During the Q&A session after the screening, a member of the audience asked Ginsberg if there is any hope for humanity. “No,” he quickly deadpanned. Someone else then asked a logical follow-up question: “If there is no hope, then why did you say your film is sounding an alarm bell?” As best I can remember, Ginsberg essentially responded that he simply made this documentary since our future demise is a fascinating topic for him, he’s been a sci-fi fan all his life, and he wanted to communicate his deep level of concern about our collective future using a medium that he loves.
This is where he lost me. Sure, sci-fi films (and television too, although that format was not covered in this documentary) frequently do depict dystopian, apocalyptic futures. But that’s just one viewpoint of many that they express. Ginsberg openly acknowledges that he cherry-picked the film clips featured in The Future Is Planning a Farewell Tour to support his argument, and there’s certainly nothing wrong with that. I too find those scenarios worth carefully considering, and I love a good disaster movie. But I take a different view of sci-fi than he does.

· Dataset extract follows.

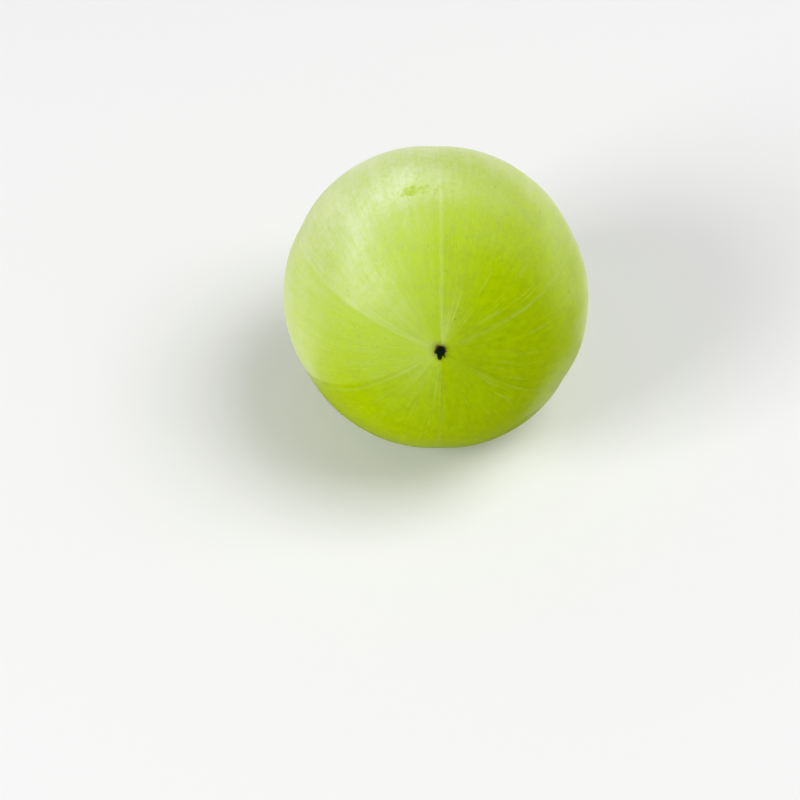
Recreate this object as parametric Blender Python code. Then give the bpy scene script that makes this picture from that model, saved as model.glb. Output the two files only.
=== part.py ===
"""Indian gooseberry: one whole picked fruit, lying on a small flat spot with its stem end turned up.

Metres, +Z up. The origin is the middle of the fruit's bounding box on the surface that it rests on.
In the fruit's own frame +Z runs from the blossom end to the stem end, and bearings round that axis
start at +X and pass the upper side at 90 degrees.
"""

import math

import bmesh
import bpy
import numpy as np
from mathutils import Matrix, Vector

# Driving dimensions
FRUIT_WIDTH = 0.030
AXIS_LEAN = math.radians(60.0)
RESTING_FLAT_DEPTH = 0.00034

# The lengthwise outline, as shares of half the width, and the angles from the stem end where they act
STEM_END_FLATTENING = 0.070
STEM_END_SPREAD = math.radians(17.0)
SHOULDER_FULLNESS = 0.045
SHOULDER_ANGLE = math.radians(37.0)
SHOULDER_SPREAD = math.radians(17.0)
BLOSSOM_END_TAPER = 0.090
TAPER_START = math.radians(92.0)
TAPER_END = math.radians(152.0)
BLOSSOM_NUB_RISE = 0.022
BLOSSOM_NUB_SPREAD = math.radians(12.0)

# The six furrows and the slightly oval girth
FURROW_BEARINGS = [math.radians(degrees) for degrees in (-152.0, -90.0, -30.0, 25.5, 89.0, 153.0)]
FURROW_DEPTH = 0.00021
FURROW_SHARPNESS = 1.7
FURROW_FADE_AT_ENDS = 0.65
GIRTH_OVAL_SHARE = 0.010
GIRTH_OVAL_BEARING = math.radians(128.0)

# The stalk pit and the dried calyx that sits in it
PIT_RADIUS = 0.00105
PIT_DEPTH = 0.00045
CALYX_LOBES = 6
CALYX_TIP_RADIUS = 0.00074
CALYX_WAIST_SHARE = 0.62
CALYX_LOBE_SHARPNESS = 1.5
CALYX_THICKNESS = 0.00036
CALYX_TIP_LIFT = 0.00016
CALYX_DISH_DEPTH = 0.00010
CALYX_DISH_SHARE = 0.45
CALYX_CLEARANCE = 0.00012

# Mesh fineness
FRUIT_SEGMENTS = 72
FRUIT_RINGS = 38
STEM_END_RING_CROWDING = 1.3
CALYX_SEGMENTS = 48
CALYX_RINGS = 12

HALF_WIDTH = FRUIT_WIDTH / 2
FURROW_COUNT = len(FURROW_BEARINGS)
SKIN_COLOUR = (0.50, 0.66, 0.06, 1.0)
CALYX_COLOUR = (0.10, 0.045, 0.015, 1.0)


def clear_scene():
    for obj in list(bpy.data.objects):
        bpy.data.objects.remove(obj)


def bell(distance, spread):
    """A smooth bump: 1 at distance 0, falling to 0 past about two spreads."""
    return math.exp(-((distance / spread) ** 2))


def smooth_step(value, start, end):
    share = min(max((value - start) / (end - start), 0.0), 1.0)
    return share * share * (3 - 2 * share)


def outline_share(polar):
    """The fruit's radius at an angle from the stem end, as a share of half its width."""
    return (
        1.0
        - STEM_END_FLATTENING * bell(polar, STEM_END_SPREAD)
        + SHOULDER_FULLNESS * bell(polar - SHOULDER_ANGLE, SHOULDER_SPREAD)
        - BLOSSOM_END_TAPER * smooth_step(polar, TAPER_START, TAPER_END)
        + BLOSSOM_NUB_RISE * bell(math.pi - polar, BLOSSOM_NUB_SPREAD)
    )


def furrow_at(turn):
    """From 0 on a lobe's crest to 1 on a furrow's line. A full turn is 1, and the furrows part it evenly."""
    return (1.0 - abs(math.sin(math.pi * FURROW_COUNT * turn))) ** FURROW_SHARPNESS


def bearing_at(turn):
    """The bearing at this share of a turn. The evenly spaced sixths fall on the real, uneven furrows."""
    stops = np.arange(FURROW_COUNT + 1) / FURROW_COUNT
    bearings = FURROW_BEARINGS + [FURROW_BEARINGS[0] + 2 * math.pi]
    return float(np.interp(turn % 1.0, stops, bearings))


def skin_point(polar, turn):
    """A point of the fruit's skin in its own frame."""
    bearing = bearing_at(turn)
    oval = math.cos(2 * (bearing - GIRTH_OVAL_BEARING)) * math.sin(polar) ** 2
    radius = HALF_WIDTH * outline_share(polar) * (1.0 + GIRTH_OVAL_SHARE * oval)
    radius -= FURROW_DEPTH * furrow_at(turn) * math.sin(polar) ** FURROW_FADE_AT_ENDS
    from_axis = radius * math.sin(polar)
    height = radius * math.cos(polar)
    if polar < math.pi / 2:
        height -= PIT_DEPTH * bell(from_axis, PIT_RADIUS) ** 2
    return Vector((from_axis * math.cos(bearing), from_axis * math.sin(bearing), height))


def shape_fruit(mesh):
    """Turns a unit sphere's rings and meridians into the fruit's, closer together towards the stem end."""
    for vert in mesh.verts:
        even_polar = math.acos(min(max(vert.co.z, -1.0), 1.0))
        polar = math.pi * (even_polar / math.pi) ** STEM_END_RING_CROWDING
        on_axis = math.hypot(vert.co.x, vert.co.y) < 1e-6
        turn = 0.0 if on_axis else math.atan2(vert.co.y, vert.co.x) / (2 * math.pi)
        vert.co = skin_point(polar, turn)


def cut_resting_flat(mesh, lean):
    """Takes a thin slice off the underside, square to the vertical, and closes it with one flat face."""
    down = lean.inverted() @ Vector((0.0, 0.0, -1.0))
    lowest = max(vert.co.dot(down) for vert in mesh.verts)
    plane_point = down * (lowest - RESTING_FLAT_DEPTH)
    bmesh.ops.bisect_plane(
        mesh,
        geom=mesh.verts[:] + mesh.edges[:] + mesh.faces[:],
        plane_co=plane_point,
        plane_no=down,
        clear_outer=True,
    )
    rim = [edge for edge in mesh.edges if edge.is_boundary]
    bmesh.ops.holes_fill(mesh, edges=rim)
    bmesh.ops.recalc_face_normals(mesh, faces=mesh.faces[:])


def calyx_point(x, y, z):
    """Where a unit sphere's point goes in the calyx: a dished button with pointed lobes that turn up."""
    bearing = math.atan2(y, x)
    towards_rim = math.hypot(x, y)
    lobe = abs(math.cos(CALYX_LOBES / 2 * bearing)) ** CALYX_LOBE_SHARPNESS
    tip_share = CALYX_WAIST_SHARE + (1.0 - CALYX_WAIST_SHARE) * lobe
    from_axis = CALYX_TIP_RADIUS * tip_share * towards_rim
    height = CALYX_THICKNESS / 2 * z
    height += CALYX_TIP_LIFT * (from_axis / CALYX_TIP_RADIUS) ** 2
    if z > 0:
        height -= CALYX_DISH_DEPTH * bell(towards_rim, CALYX_DISH_SHARE)
    return Vector((from_axis * math.cos(bearing), from_axis * math.sin(bearing), height))


def shape_calyx(mesh):
    for vert in mesh.verts:
        vert.co = calyx_point(*vert.co)


def new_object(name, mesh, collection, material):
    data = bpy.data.meshes.new(name)
    mesh.to_mesh(data)
    mesh.free()
    data.materials.append(material)
    data.shade_smooth()
    data.set_sharp_from_angle(angle=math.radians(40.0))
    obj = bpy.data.objects.new(name, data)
    collection.objects.link(obj)
    return obj


def new_material(name, colour, roughness):
    material = bpy.data.materials.new(name)
    material.use_nodes = True
    shader = material.node_tree.nodes["Principled BSDF"]
    shader.inputs["Base Color"].default_value = colour
    shader.inputs["Roughness"].default_value = roughness
    shader.inputs["Metallic"].default_value = 0.0
    return material


def make_fruit(collection, lean):
    """The whole fleshy fruit with its skin, one piece as it grew."""
    mesh = bmesh.new()
    bmesh.ops.create_uvsphere(mesh, u_segments=FRUIT_SEGMENTS, v_segments=FRUIT_RINGS, radius=1.0)
    shape_fruit(mesh)
    cut_resting_flat(mesh, lean)
    return new_object("fruit", mesh, collection, new_material("skin", SKIN_COLOUR, 0.35))


def make_calyx(collection):
    """The dried six-lobed calyx round the stalk scar."""
    mesh = bmesh.new()
    bmesh.ops.create_uvsphere(mesh, u_segments=CALYX_SEGMENTS, v_segments=CALYX_RINGS, radius=1.0)
    shape_calyx(mesh)
    return new_object("calyx", mesh, collection, new_material("dried_calyx", CALYX_COLOUR, 0.8))


def calyx_seat():
    """The height on the axis where the calyx's middle sits, clear of the pit's floor."""
    return skin_point(0.0, 0.0).z + CALYX_CLEARANCE + CALYX_THICKNESS / 2


def place_on_surface(carrier, fruit, lean):
    """Sets the carrier so that the fruit's box is centred over the origin, with its flat on the surface."""
    corners = np.array([lean @ vert.co for vert in fruit.data.vertices])
    low, high = corners.min(axis=0), corners.max(axis=0)
    carrier.location = (-(low[0] + high[0]) / 2, -(low[1] + high[1]) / 2, -low[2])
    carrier.rotation_euler = lean.to_euler()


def main():
    clear_scene()
    collection = bpy.data.collections.new("indian_gooseberry")
    bpy.context.scene.collection.children.link(collection)
    lean = Matrix.Rotation(AXIS_LEAN, 3, "X")

    fruit = make_fruit(collection, lean)
    calyx = make_calyx(collection)
    calyx.location.z = calyx_seat()

    fruit_axis = bpy.data.objects.new("fruit_axis", None)
    collection.objects.link(fruit_axis)
    place_on_surface(fruit_axis, fruit, lean)
    fruit.parent = fruit_axis
    calyx.parent = fruit_axis
    bpy.context.view_layer.update()


main()
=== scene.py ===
"""The looks of a whole Indian gooseberry, on a plain pale table in soft studio light.

The fruit's own axis runs from the blossom end to the stem end. Polar angles are measured from the stem
end, and bearings go round the axis from +X, passing the upper side at 90 degrees.
"""

import math

import bmesh
import bpy
import numpy as np
from mathutils import Matrix, Vector


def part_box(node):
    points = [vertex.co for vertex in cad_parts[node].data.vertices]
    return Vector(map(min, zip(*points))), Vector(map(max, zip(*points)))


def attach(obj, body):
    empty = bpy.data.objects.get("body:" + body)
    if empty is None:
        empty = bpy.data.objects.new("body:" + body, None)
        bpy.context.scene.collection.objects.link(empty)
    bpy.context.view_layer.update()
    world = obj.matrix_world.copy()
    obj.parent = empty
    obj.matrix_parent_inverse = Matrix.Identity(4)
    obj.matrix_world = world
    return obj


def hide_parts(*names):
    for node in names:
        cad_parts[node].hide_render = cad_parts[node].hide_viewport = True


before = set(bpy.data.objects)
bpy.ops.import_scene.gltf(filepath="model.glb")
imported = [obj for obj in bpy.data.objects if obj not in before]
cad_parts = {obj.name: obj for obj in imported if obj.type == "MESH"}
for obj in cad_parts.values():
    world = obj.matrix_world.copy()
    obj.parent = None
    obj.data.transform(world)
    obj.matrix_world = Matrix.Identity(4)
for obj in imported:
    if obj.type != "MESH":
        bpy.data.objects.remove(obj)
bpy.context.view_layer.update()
FRUIT_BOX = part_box("fruit")

# Driving dimensions, as on the solid fruit
HALF_WIDTH = 0.015
AXIS_LEAN = math.radians(60.0)
STEM_END_FLATTENING = 0.070
STEM_END_SPREAD = math.radians(17.0)
SHOULDER_FULLNESS = 0.045
SHOULDER_ANGLE = math.radians(37.0)
SHOULDER_SPREAD = math.radians(17.0)
BLOSSOM_END_TAPER = 0.090
TAPER_START = math.radians(92.0)
TAPER_END = math.radians(152.0)
BLOSSOM_NUB_RISE = 0.022
BLOSSOM_NUB_SPREAD = math.radians(12.0)
FURROW_DEGREES = (-152.0, -90.0, -30.0, 25.5, 89.0, 153.0)
FURROW_COUNT = len(FURROW_DEGREES)
FURROW_DEPTH = 0.00021
FURROW_SHARPNESS = 1.7
FURROW_FADE_AT_ENDS = 0.65
GIRTH_OVAL_SHARE = 0.010
GIRTH_OVAL_BEARING = math.radians(128.0)
PIT_RADIUS = 0.00105
PIT_DEPTH = 0.00045

# The skin's slow swells
UNEVENNESS_DEPTH = 0.00005
UNEVENNESS_SIZE = 0.0045

# The dried calyx: a torn disc round the stalk's scar. Each torn tip: bearing, half width in degrees, reach
CALYX_TIPS = (
    (122, 34, 0.00072),
    (84, 8, 0.00060),
    (40, 32, 0.00060),
    (1, 12, 0.00062),
    (-52, 14, 0.00074),
    (-95, 40, 0.00079),
    (-166, 30, 0.00057),
)
TIP_STEPS = 3
TIP_NARROWING = 0.86
CALYX_WAIST = 0.00048
CALYX_WALL = 0.00007
CALYX_GAP = 0.00005
SCAR_INSETS = (0.00007, 0.00009, 0.00010)
SCAR_DEPTH = 0.00011
CRINKLE_DEPTH = 0.00007
CRINKLE_SIZE = 0.00014

# Fineness of the cages, and how often they are subdivided
MERIDIANS = 96
RINGS = 48
RING_CROWDING = 1.3
CALYX_SIDES = 72
SUBDIVISIONS = 2

# A vertex nearer to the axis than this is a pole, and places closer together than a hair count as one
POLE_RADIUS = 1e-7
HAIR = 1e-8

# The camera, and where the photograph shows the fruit
PHOTO_SIDE = 800
FRUIT_MIDDLE_PIXEL = (436.0, 297.0)
FRUIT_WIDTH_PIXELS = 305.0
CAMERA_ELEVATION = math.radians(54.3)
CAMERA_TURN = math.radians(1.1)
LENS = 100.0
SENSOR = 36.0
FOCAL_PIXELS = LENS / SENSOR * PHOTO_SIDE
CAMERA_NEAR_LIMIT = 0.01
FIRST_DISTANCE = 0.22
FRAMING_ROUNDS = 12


def deselect_all():
    if bpy.context.object and bpy.context.object.mode != "OBJECT":
        bpy.ops.object.mode_set(mode="OBJECT")
    bpy.ops.object.select_all(action="DESELECT")


def make_active(piece):
    deselect_all()
    piece.select_set(True)
    bpy.context.view_layer.objects.active = piece


def start_editing(piece):
    make_active(piece)
    bpy.ops.object.mode_set(mode="EDIT")
    bpy.ops.mesh.select_mode(type="VERT")


def pick(piece, is_wanted):
    """In edit mode, selects just the vertices that pass the test."""
    cage = bmesh.from_edit_mesh(piece.data)
    for vert in cage.verts:
        vert.select_set(is_wanted(vert))
    cage.select_flush_mode()
    bmesh.update_edit_mesh(piece.data)


def groups_by(piece, key):
    """The numbers of the vertices, grouped by a key worked out from each one's place."""
    groups = {}
    for vert in piece.data.vertices:
        groups.setdefault(key(vert.co), set()).add(vert.index)
    return groups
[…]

Sci-fi speaks to both our hopes and our fears. At its best, it also inspires a sense of curiosity in us and encourages us to examine the limits (or lack thereof) of our own agency and potential. Sci-fi gives us a safe venue to explore our anxieties and excitement about a technologically enhanced world, wondering aloud together what humanity will become. It also gives us an opportunity to consider difficult ethical questions that are as of yet theoretical—for example, whether androids and artificially intelligent life forms should be accorded the same rights as organic human beings—before we have to confront and answer those same questions in real life.
I disagree with the conclusion that our future is inevitably one of apocalypse and doom. If that is the case, why bother alerting anyone at all? Relying on our own anxiety as evidence that this dire outcome is upon us is a flawed approach. Rather, we should appreciate the fact that sci-fi lets us sit with the discomfort of not knowing what the future holds. It’s only natural that, in the midst of unprecedented rapid technological change, we are grappling with ever more serious concerns about our future as a species. But a scenario in which we prematurely capitulate to that fear is far less interesting than one in which we call it out, acknowledge it, and then directly engage with it.
As Q says in the Star Trek: The Generation episode “Q Who,” “It’s not safe out here. It’s wondrous, with treasures to satiate desires both subtle and gross. But it’s not for the timid.” Q is right. It’s not safe out here now, and we have no reason to believe the future will be safe either. We cannot gauge the future’s intentions toward us, if indeed it has any at all. But our best hope has always been and will always be to venture forth and tackle these difficult questions, never letting our fears dictate our future on our behalf. Only then will we have a meaningful shot at preparing for and creating the future we want to experience—one that is far closer to a utopia than a dystopia.